Comment se traduit dans la pratique ce rôle de guide que joue l'anima dans notre monde intérieur ? Elle devient capable d'assumer cette fonction positive lorsque l'homme, se penchant sérieusement sur les sentiments, les humeurs, les désirs, les images que lui inspire l'anima, leur donne une forme, par exemple littéraire, picturale, plastique, musicale, ou chorégraphique. Lorsqu'il s'y applique patiemment et longuement d'autres suggestions plus profondes émergent du fond de l'inconscient, complétant les premières. Une fois qu'une image a reçu une forme spécifique, il reste à l'examiner d'un point de vue à la fois intellectuel et éthique, et à l'évaluer affectivement. Et il est essentiel ici de le considérer comme quelque chose d'absolument réel. Il faut se garder de n'y voir « qu'une image ». Si l'on se consacre avec ferveur à cette tâche pendant une période assez longue, le processus d'individuation devient progressiyement l'unique réalité et peut alors s'épanouir pleinement dans sa forme authentique.
On trouve beaucoup d'exemples en littérature de cette anima-guide et médiateur du monde intérieur : .Dans un texte mystique du Moyen-Age, l'anima explique sa nature à son amant dans les termes suivants : Je suis la fleur des champs et le lys de la vallée.
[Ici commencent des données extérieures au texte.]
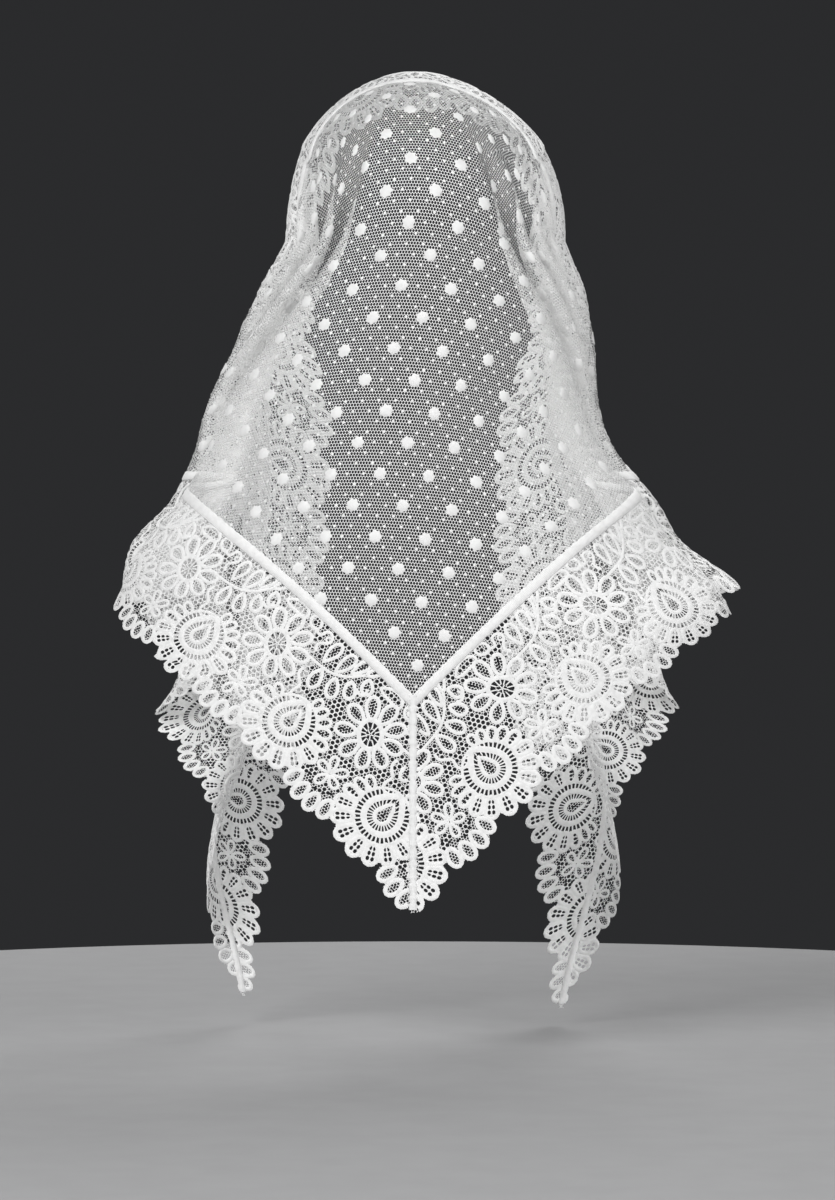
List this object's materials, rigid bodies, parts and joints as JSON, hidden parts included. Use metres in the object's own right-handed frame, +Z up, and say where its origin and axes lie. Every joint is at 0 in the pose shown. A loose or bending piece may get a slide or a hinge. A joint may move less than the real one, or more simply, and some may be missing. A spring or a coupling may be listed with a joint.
{
  "type": "mantilla veil",
  "caption": "Triangular veil of dotted net with a wide scalloped floral lace border, draped over a head and shoulders.",
  "frame": {"origin": "crown seat: the middle of the underside where the cloth rests on top of the head", "axes": "+X to the wearer's right, +Y to the wearer's front, +Z up"},
  "size_m": [0.4423, 0.2409, 0.665],
  "materials": {
    "net_panel": "sheer dotted net",
    "lace": "woven lace",
    "band": "woven seam band"
  },
  "bodies": {
    "root": {"net_panel": "net_panel", "back_lace_left": "lace", "back_lace_right": "lace", "front_lace": "lace", "seam_band_left": "band", "seam_band_right": "band", "seam_band_front": "band", "mitre_seam_back": "band", "mitre_seam_left": "band", "mitre_seam_right": "band"}
  },
  "joints": []
}
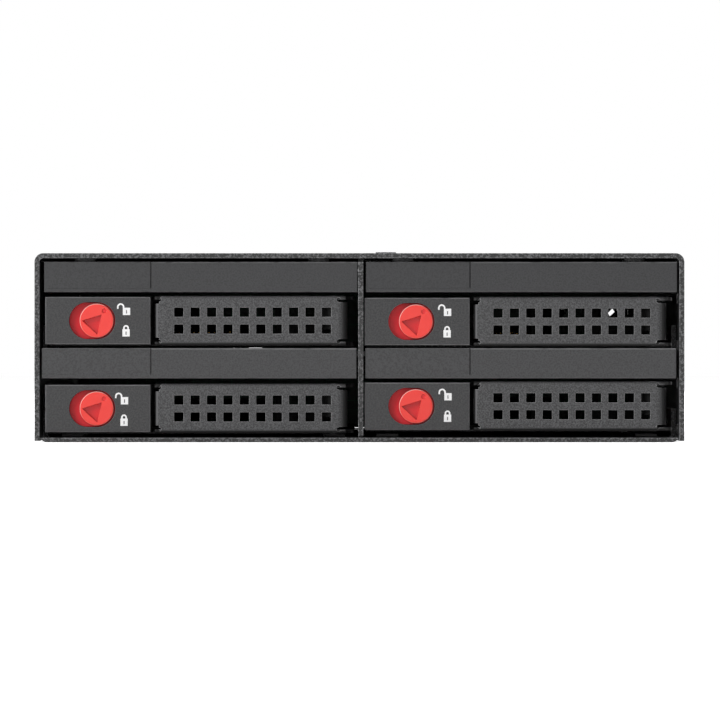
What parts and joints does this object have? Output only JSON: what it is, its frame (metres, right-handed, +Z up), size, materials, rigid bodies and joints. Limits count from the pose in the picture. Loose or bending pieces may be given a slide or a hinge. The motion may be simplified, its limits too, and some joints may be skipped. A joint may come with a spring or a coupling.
{
  "type": "hot swap drive cage",
  "caption": "Hot swap cage for 2.5 inch drives that fills a 5.25 inch bay, with sliding trays, perforated swing levers and red key locks.",
  "frame": {"origin": "middle of the cage's underside", "axes": "+Z up, -Y out of the front where the trays slide out, +X to the right seen from the front"},
  "size_m": [0.146, 0.15, 0.0428],
  "materials": {
    "black_steel": "fine textured black powder coat",
    "strip_plastic": "satin black moulding",
    "panel_plastic": "satin black moulding",
    "lever_steel": "satin black powder coat",
    "tray_steel": "black powder coat",
    "red_lock": "bright red",
    "red_slider": "red",
    "bright_steel": "bright steel",
    "bright_screw": "nickel plated",
    "black_screw": "black oxide",
    "glide_plastic": "slippery dark plastic",
    "circuit_board": "solder mask",
    "connector_plastic": "moulded",
    "header_plastic": "moulded, natural",
    "fan_plastic": "moulded"
  },
  "bodies": {
    "cage": {"top_cover": "black_steel", "bottom_plate": "black_steel", "center_divider": "black_steel", "shelf_left": "black_steel", "shelf_right": "black_steel", "strip_lower_left": "strip_plastic", "strip_lower_right": "strip_plastic", "strip_upper_left": "strip_plastic", "strip_upper_right": "strip_plastic", "glide_strips": "glide_plastic", "backplane": "circuit_board", "drive_connectors": "connector_plastic", "data_ports": "connector_plastic", "power_inlets": "connector_plastic", "fan_headers": "header_plastic", "rear_panel": "black_steel", "fan_frame_left": "fan_plastic", "fan_frame_right": "fan_plastic", "fan_screws": "black_screw", "case_screws": "black_screw", "board_screws": "bright_screw"},
    "left_rotor": {"fan_rotor_left": "fan_plastic"},
    "right_rotor": {"fan_rotor_right": "fan_plastic"},
    "lower_left_tray": {"lower_left_tray": "tray_steel", "lower_left_bezel": "panel_plastic", "lower_left_hinge_pin": "bright_steel", "lower_left_lever_spring": "bright_steel", "lower_left_slider_spring": "bright_steel", "lower_left_tray_screws": "bright_screw"},
    "lower_left_lever": {"lower_left_lever": "lever_steel"},
    "lower_left_slider": {"lower_left_release_slider": "red_slider"},
    "lower_left_lock": {"lower_left_lock_barrel": "red_lock"},
    "lower_right_tray": {"lower_right_tray": "tray_steel", "lower_right_bezel": "panel_plastic", "lower_right_hinge_pin": "bright_steel", "lower_right_lever_spring": "bright_steel", "lower_right_slider_spring": "bright_steel", "lower_right_tray_screws": "bright_screw"},
    "lower_right_lever": {"lower_right_lever": "lever_steel"},
    "lower_right_slider": {"lower_right_release_slider": "red_slider"},
    "lower_right_lock": {"lower_right_lock_barrel": "red_lock"},
    "upper_left_tray": {"upper_left_tray": "tray_steel", "upper_left_bezel": "panel_plastic", "upper_left_hinge_pin": "bright_steel", "upper_left_lever_spring": "bright_steel", "upper_left_slider_spring": "bright_steel", "upper_left_tray_screws": "bright_screw"},
    "upper_left_lever": {"upper_left_lever": "lever_steel"},
    "upper_left_slider": {"upper_left_release_slider": "red_slider"},
    "upper_left_lock": {"upper_left_lock_barrel": "red_lock"},
    "upper_right_tray": {"upper_right_tray": "tray_steel", "upper_right_bezel": "panel_plastic", "upper_right_hinge_pin": "bright_steel", "upper_right_lever_spring": "bright_steel", "upper_right_slider_spring": "bright_steel", "upper_right_tray_screws": "bright_screw"},
    "upper_right_lever": {"upper_right_lever": "lever_steel"},
    "upper_right_slider": {"upper_right_release_slider": "red_slider"},
    "upper_right_lock": {"upper_right_lock_barrel": "red_lock"}
  },
  "joints": [
    {"name": "left_fan_spin", "type": "hinge", "parent": "cage", "child": "left_rotor", "pos_m": [-0.0505, 0.069, 0.0212], "axis": [0, 1, 0], "continuous": true},
    {"name": "right_fan_spin", "type": "hinge", "parent": "cage", "child": "right_rotor", "pos_m": [0.0505, 0.069, 0.0212], "axis": [0, 1, 0], "continuous": true},
    {"name": "lower_left_tray_slide", "type": "slide", "parent": "cage", "child": "lower_left_tray", "axis": [0, -1, 0], "range_m": [0, 0.11]},
    {"name": "lower_left_lever_swing", "type": "hinge", "parent": "lower_left_tray", "child": "lower_left_lever", "pos_m": [-0.0057, -0.0715, 0.0076], "axis": [0, 0, 1], "range_deg": [0, 80]},
    {"name": "lower_left_release", "type": "slide", "parent": "lower_left_tray", "child": "lower_left_slider", "axis": [-1, 0, 0], "range_m": [0, 0.0021], "stiffness_N_per_m": 250, "springref_m": -0.003, "deforming": ["lower_left_slider_spring"]},
    {"name": "lower_left_lock_turn", "type": "hinge", "parent": "lower_left_slider", "child": "lower_left_lock", "pos_m": [-0.05905, -0.072, 0.0076], "axis": [0, 1, 0], "range_deg": [0, 90]},
    {"name": "lower_right_tray_slide", "type": "slide", "parent": "cage", "child": "lower_right_tray", "axis": [0, -1, 0], "range_m": [0, 0.11]},
    {"name": "lower_right_lever_swing", "type": "hinge", "parent": "lower_right_tray", "child": "lower_right_lever", "pos_m": [0.06605, -0.0715, 0.0081], "axis": [0, 0, 1], "range_deg": [0, 80]},
    {"name": "lower_right_release", "type": "slide", "parent": "lower_right_tray", "child": "lower_right_slider", "axis": [-1, 0, 0], "range_m": [0, 0.0021], "stiffness_N_per_m": 250, "springref_m": -0.003, "deforming": ["lower_right_slider_spring"]},
    {"name": "lower_right_lock_turn", "type": "hinge", "parent": "lower_right_slider", "child": "lower_right_lock", "pos_m": [0.0127, -0.072, 0.0081], "axis": [0, 1, 0], "range_deg": [0, 90]},
    {"name": "upper_left_tray_slide", "type": "slide", "parent": "cage", "child": "upper_left_tray", "axis": [0, -1, 0], "range_m": [0, 0.11]},
    {"name": "upper_left_lever_swing", "type": "hinge", "parent": "upper_left_tray", "child": "upper_left_lever", "pos_m": [-0.0057, -0.0715, 0.02735], "axis": [0, 0, 1], "range_deg": [0, 80]},
    {"name": "upper_left_release", "type": "slide", "parent": "upper_left_tray", "child": "upper_left_slider", "axis": [-1, 0, 0], "range_m": [0, 0.0021], "stiffness_N_per_m": 250, "springref_m": -0.003, "deforming": ["upper_left_slider_spring"]},
    {"name": "upper_left_lock_turn", "type": "hinge", "parent": "upper_left_slider", "child": "upper_left_lock", "pos_m": [-0.05905, -0.072, 0.02735], "axis": [0, 1, 0], "range_deg": [0, 90]},
    {"name": "upper_right_tray_slide", "type": "slide", "parent": "cage", "child": "upper_right_tray", "axis": [0, -1, 0], "range_m": [0, 0.11]},
    {"name": "upper_right_lever_swing", "type": "hinge", "parent": "upper_right_tray", "child": "upper_right_lever", "pos_m": [0.06605, -0.0715, 0.02715], "axis": [0, 0, 1], "range_deg": [0, 80]},
    {"name": "upper_right_release", "type": "slide", "parent": "upper_right_tray", "child": "upper_right_slider", "axis": [-1, 0, 0], "range_m": [0, 0.0021], "stiffness_N_per_m": 250, "springref_m": -0.003, "deforming": ["upper_right_slider_spring"]},
    {"name": "upper_right_lock_turn", "type": "hinge", "parent": "upper_right_slider", "child": "upper_right_lock", "pos_m": [0.0127, -0.072, 0.02715], "axis": [0, 1, 0], "range_deg": [0, 90]}
  ]
}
Je suis la mère du bel amour, de la crainte, de la connaissance, de la sainte espérance. Je suis le médiateur des éléments qui les fait s'accorder. Ce qui est chaud, je le rends froid et inversement. Ce qui est sec, je le rends humide et inversement, et ce qui est dur, je l'adoucis. Je suis la loi dans la bouche du prêtre, la parole dans celle du prophète, le conseil dans celle du sage. Je tue et je donne la vie, et nul ne peut échapper à ma main.
Au Moyen Age eut lieu une différenciation de l'élément féminin dans les sphères de la religion, de la poésie, et des autres activités culturelles. Et le monde de l'inconscient et ses fantaisies fut reconnu plus clairement qu'il ne l'avait été jusqu'alors. Pendant cette période le culte chevaleresque de la dame représenta une tentative de différencier le côté féminin de la nature masculine dans les rapports de l'homme avec la femme (extérieure) aussi bien que dans ses rapports avec son monde intérieur. La dame que le chevalier s'engageait à servir et pour laquelle il accomplissait des exploits héroïques était naturellement une personnification de l'anima. Le nom de la porteuse du Graal dans la version de W lfram von Eschenbach est particulièrement significatif : Conduir-amour. La dame apprend au héros à différencier à la fois ses sentiments et son comportement à l'égard des femmes.
Plus tard toutefois, cet effort individuel et personnel pour développer des relations avec l' anima fut abandonné, une fois que son aspect sublime se confondit avec l'image de la Vierge, qui devint alors l'objet d'une dévotion et de louanges sans bornes. Quand l'anima, sous les traits de la Vierge fut conçue comme une force totalement positive, ses aspects négatifs s'exprimèrent dans la croyance aux sorcières.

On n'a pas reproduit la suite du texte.